● **Directions**: Begin with the line that contains "Recreate this object" and end with the line that contains "from FreeCAD import": copy that span of lines exactly, and nothing outside it.

# Start of Data records

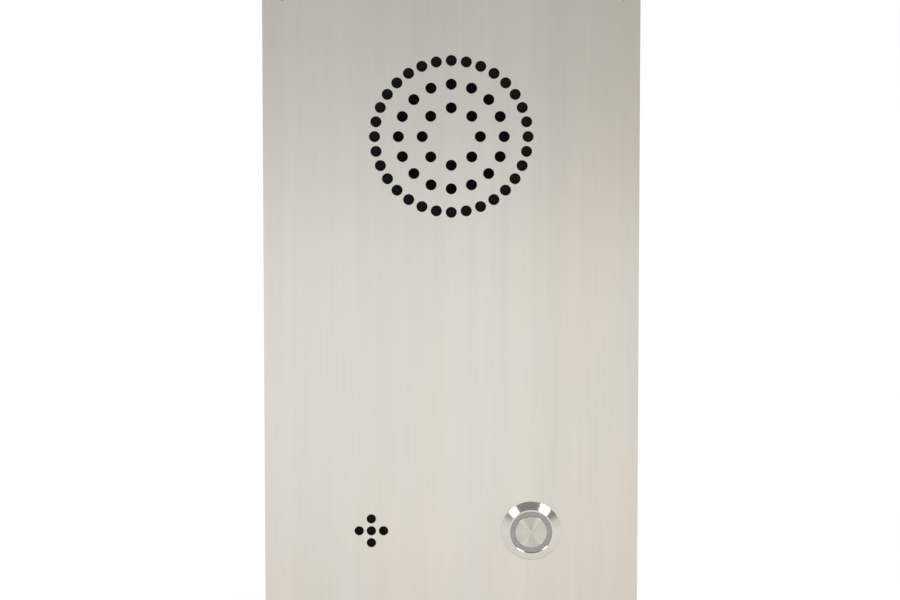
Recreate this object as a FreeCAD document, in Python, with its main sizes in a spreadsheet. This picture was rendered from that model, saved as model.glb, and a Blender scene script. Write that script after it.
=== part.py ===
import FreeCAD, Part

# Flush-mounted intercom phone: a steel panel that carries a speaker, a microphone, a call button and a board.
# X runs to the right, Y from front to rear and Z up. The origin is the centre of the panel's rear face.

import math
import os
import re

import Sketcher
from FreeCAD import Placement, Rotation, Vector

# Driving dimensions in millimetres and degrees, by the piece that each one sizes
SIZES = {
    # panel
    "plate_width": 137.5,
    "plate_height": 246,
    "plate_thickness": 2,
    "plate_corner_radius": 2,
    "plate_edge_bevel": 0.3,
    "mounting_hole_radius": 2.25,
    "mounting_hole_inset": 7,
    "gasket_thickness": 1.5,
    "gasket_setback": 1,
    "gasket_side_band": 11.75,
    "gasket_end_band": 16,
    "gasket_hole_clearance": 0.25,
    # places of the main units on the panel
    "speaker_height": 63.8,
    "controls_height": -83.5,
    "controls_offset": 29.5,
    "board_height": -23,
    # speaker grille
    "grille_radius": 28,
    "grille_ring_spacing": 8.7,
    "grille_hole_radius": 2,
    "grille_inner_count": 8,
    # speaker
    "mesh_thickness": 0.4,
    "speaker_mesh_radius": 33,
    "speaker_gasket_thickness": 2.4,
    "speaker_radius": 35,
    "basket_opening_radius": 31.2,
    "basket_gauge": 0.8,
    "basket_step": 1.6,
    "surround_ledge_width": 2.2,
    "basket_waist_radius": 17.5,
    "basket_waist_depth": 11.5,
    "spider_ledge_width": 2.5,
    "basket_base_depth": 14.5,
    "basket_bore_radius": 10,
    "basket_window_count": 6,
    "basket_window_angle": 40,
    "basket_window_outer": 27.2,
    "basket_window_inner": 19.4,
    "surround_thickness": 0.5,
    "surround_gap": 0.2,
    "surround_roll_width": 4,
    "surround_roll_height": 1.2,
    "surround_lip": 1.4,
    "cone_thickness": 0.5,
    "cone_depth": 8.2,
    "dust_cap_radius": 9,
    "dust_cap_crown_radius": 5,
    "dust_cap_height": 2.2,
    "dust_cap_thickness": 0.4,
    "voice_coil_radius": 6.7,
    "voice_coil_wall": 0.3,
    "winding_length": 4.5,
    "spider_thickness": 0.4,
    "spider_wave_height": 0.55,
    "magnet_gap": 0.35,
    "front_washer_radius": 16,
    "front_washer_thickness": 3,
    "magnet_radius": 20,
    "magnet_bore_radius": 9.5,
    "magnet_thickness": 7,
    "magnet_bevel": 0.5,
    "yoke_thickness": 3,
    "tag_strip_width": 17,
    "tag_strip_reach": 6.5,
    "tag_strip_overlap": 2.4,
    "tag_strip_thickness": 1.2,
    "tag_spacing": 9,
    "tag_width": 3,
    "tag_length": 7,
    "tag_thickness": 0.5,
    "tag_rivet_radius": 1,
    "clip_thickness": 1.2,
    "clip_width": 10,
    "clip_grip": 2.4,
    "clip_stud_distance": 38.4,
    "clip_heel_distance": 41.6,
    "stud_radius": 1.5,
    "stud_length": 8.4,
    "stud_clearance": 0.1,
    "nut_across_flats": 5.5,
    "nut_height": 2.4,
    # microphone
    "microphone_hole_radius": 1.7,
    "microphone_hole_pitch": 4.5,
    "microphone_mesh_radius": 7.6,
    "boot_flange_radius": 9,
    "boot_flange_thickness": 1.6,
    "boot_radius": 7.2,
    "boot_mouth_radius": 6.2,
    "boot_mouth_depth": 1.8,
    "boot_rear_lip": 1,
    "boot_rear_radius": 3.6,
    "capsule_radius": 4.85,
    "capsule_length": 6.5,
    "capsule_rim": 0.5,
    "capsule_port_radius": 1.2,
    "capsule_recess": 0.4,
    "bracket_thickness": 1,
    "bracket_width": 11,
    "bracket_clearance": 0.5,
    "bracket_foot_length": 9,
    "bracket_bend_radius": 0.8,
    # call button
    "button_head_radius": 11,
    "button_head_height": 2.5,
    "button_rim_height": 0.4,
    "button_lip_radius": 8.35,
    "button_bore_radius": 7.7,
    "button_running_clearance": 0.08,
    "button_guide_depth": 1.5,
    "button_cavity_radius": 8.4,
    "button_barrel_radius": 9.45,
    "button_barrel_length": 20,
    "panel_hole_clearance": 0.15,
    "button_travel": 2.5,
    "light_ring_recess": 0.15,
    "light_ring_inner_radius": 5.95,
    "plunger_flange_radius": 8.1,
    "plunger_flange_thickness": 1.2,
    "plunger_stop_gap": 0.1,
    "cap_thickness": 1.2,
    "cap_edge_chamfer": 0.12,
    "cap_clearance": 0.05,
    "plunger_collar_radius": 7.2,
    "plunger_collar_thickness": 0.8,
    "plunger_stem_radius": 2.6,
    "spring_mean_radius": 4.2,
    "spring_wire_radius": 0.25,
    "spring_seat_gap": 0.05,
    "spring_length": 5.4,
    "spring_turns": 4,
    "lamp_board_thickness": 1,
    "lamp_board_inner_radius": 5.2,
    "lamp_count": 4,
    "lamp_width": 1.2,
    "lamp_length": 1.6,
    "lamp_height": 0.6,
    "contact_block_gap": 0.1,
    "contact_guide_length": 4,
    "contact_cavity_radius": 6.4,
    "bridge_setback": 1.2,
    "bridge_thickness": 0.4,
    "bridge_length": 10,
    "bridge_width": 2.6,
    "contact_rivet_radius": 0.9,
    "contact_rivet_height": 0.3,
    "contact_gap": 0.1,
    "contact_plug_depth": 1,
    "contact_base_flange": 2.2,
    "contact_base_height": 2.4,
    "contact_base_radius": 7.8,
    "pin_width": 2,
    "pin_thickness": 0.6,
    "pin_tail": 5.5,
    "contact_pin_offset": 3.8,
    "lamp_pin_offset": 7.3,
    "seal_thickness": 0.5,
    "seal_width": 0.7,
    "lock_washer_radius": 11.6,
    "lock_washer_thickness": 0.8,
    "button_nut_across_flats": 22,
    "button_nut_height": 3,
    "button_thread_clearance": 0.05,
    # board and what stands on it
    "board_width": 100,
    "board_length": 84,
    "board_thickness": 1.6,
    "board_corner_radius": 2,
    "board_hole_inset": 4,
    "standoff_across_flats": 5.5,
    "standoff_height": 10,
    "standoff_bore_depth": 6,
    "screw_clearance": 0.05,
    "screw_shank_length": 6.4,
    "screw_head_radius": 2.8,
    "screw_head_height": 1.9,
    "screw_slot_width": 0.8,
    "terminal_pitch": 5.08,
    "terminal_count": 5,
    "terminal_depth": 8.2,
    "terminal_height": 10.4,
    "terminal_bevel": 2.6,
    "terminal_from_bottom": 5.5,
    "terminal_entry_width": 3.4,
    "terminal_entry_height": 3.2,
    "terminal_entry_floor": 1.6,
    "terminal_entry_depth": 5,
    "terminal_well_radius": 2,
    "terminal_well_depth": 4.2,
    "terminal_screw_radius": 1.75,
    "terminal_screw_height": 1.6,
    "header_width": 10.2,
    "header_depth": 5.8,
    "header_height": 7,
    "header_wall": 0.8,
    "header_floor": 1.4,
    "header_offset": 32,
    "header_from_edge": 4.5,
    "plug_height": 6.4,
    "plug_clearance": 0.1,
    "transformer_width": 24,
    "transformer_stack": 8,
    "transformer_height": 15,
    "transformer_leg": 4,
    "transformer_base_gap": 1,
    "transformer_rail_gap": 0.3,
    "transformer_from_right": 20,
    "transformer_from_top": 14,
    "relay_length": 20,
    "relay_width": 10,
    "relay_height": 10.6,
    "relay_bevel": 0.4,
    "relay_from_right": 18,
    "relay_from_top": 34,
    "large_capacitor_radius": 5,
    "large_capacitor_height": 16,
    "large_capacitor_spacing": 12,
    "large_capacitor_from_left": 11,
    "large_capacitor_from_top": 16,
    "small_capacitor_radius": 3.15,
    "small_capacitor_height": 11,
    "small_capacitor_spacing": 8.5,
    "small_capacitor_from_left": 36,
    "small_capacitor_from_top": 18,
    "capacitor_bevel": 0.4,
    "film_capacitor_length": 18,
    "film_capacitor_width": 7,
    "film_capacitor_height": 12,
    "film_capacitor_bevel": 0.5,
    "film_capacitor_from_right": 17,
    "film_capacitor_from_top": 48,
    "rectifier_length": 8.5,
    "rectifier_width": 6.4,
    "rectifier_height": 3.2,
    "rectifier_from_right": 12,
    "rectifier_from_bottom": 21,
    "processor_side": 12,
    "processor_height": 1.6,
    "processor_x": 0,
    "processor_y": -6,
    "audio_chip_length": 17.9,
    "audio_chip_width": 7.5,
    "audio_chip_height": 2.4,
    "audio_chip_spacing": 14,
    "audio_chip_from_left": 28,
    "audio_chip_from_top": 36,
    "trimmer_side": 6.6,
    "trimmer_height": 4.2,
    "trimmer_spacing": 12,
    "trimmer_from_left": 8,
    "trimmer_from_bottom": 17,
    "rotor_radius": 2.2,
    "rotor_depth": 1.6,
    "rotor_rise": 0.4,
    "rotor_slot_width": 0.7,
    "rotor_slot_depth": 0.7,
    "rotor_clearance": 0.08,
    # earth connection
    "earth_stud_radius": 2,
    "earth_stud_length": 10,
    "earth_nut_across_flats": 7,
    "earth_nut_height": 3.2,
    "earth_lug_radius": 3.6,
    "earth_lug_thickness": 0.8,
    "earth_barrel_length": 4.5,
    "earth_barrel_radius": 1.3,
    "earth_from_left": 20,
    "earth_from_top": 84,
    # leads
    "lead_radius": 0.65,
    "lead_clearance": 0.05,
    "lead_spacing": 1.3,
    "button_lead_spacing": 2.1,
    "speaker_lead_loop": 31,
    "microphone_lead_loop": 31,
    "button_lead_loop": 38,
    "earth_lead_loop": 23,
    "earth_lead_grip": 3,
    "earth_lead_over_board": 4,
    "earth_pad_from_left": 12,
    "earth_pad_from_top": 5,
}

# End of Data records
# Start of Data records

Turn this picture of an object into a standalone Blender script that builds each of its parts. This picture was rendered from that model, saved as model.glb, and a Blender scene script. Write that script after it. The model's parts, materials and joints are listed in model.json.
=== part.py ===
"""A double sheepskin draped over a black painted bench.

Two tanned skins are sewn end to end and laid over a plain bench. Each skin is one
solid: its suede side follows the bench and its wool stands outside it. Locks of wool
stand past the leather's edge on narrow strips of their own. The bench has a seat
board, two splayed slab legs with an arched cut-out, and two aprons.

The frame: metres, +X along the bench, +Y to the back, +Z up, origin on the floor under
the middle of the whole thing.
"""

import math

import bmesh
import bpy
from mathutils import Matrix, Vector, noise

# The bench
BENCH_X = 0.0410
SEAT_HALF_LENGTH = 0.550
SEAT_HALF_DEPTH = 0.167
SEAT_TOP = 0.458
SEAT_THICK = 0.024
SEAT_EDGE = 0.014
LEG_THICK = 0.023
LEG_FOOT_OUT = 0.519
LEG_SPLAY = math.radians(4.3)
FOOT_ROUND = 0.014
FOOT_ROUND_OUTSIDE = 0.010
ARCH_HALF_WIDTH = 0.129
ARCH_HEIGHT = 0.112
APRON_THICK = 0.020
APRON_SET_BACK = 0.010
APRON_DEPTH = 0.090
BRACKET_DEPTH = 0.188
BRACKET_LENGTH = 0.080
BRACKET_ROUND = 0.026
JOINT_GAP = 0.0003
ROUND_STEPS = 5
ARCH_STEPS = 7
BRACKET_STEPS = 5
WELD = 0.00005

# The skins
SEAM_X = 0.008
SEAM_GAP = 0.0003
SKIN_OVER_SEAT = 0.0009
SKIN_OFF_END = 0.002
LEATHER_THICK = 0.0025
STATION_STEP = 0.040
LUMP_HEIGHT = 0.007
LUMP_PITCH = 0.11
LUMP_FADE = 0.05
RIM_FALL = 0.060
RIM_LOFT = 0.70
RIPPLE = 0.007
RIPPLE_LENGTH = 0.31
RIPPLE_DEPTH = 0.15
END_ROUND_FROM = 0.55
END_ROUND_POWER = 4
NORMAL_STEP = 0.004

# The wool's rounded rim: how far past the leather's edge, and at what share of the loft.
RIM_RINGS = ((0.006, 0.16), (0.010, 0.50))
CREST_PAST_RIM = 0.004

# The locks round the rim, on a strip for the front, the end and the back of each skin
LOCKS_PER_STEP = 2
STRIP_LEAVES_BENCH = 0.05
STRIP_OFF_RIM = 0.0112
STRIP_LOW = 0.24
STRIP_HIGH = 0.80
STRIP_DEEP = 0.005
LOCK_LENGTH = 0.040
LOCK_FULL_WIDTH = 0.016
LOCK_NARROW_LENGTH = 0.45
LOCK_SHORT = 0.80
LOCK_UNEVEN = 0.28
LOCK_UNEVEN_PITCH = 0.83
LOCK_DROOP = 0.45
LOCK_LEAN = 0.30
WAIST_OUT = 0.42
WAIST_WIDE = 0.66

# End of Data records

● **Output below**:
Recreate this object as a FreeCAD document, in Python, with its main sizes in a spreadsheet. This picture was rendered from that model, saved as model.glb, and a Blender scene script. Write that script after it.
=== part.py ===
import FreeCAD, Part

# Flush-mounted intercom phone: a steel panel that carries a speaker, a microphone, a call button and a board.
# X runs to the right, Y from front to rear and Z up. The origin is the centre of the panel's rear face.

import math
import os
import re

import Sketcher
from FreeCAD import Placement, Rotation, Vector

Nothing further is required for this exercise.